O MTST, na luta social em prol da Reforma Urbana, tem um lema que traduz muito bem a contradição dos “circuitos” de inclusão social de pobres no contexto da sociedade brasileira de hoje: “Minha Casa, Minha Luta”. O lema denuncia o programa “Minha Casa, Minha Vida” que, segundo informações do próprio movimento, beneficia mais aos empresários da construção civil do que às milhões de famílias sem teto no Brasil. O Brasil colocou cerca de 34 bilhões de reais à disposição dos empresários desse ramo. Na primeira fase do programa, 18 milhões de famílias se cadastraram, mas apenas 400 mil casas foram destinadas à famílias cuja renda é de 0 a 3 salários mínimos.

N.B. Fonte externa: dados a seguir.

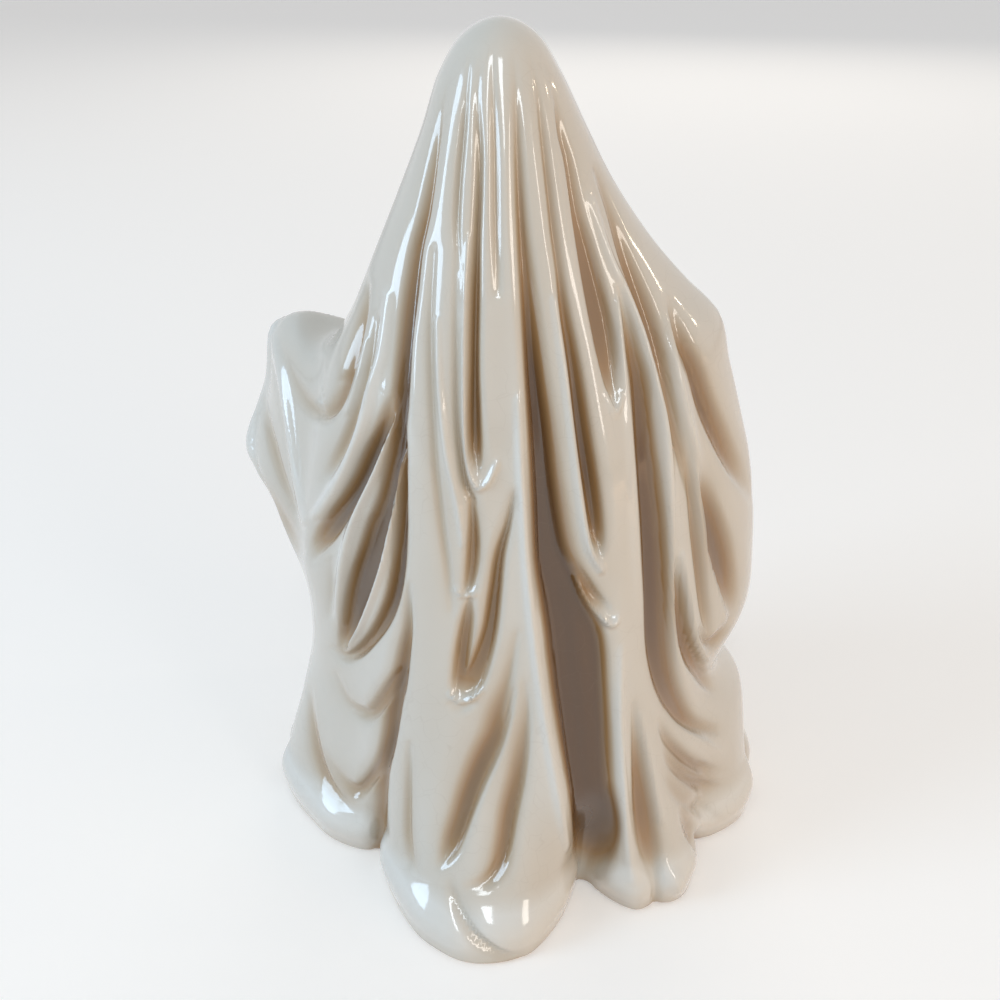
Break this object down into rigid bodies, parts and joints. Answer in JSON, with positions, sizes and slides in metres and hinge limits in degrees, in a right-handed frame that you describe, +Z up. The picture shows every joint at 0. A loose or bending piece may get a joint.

Essa realidade revela que as empresas não constroem casas para os pobres, somente para as classes médias, pois estas, é que trazem lucro.
Finalizando...
Essas formas de tratar a pobreza e os movimentos sociais no Brasil denunciam a destituição do social e a despolitização da política. Talvez estejamos vivendo um processo de consolidação dos modelos sociais e políticos do neoliberalismo, onde o social é sinônimo de ações e programas compensatórios; a política, sinônimo de gestão; movimentos e organizações sociais, braços executivos e colaboradores dos governos neoliberais.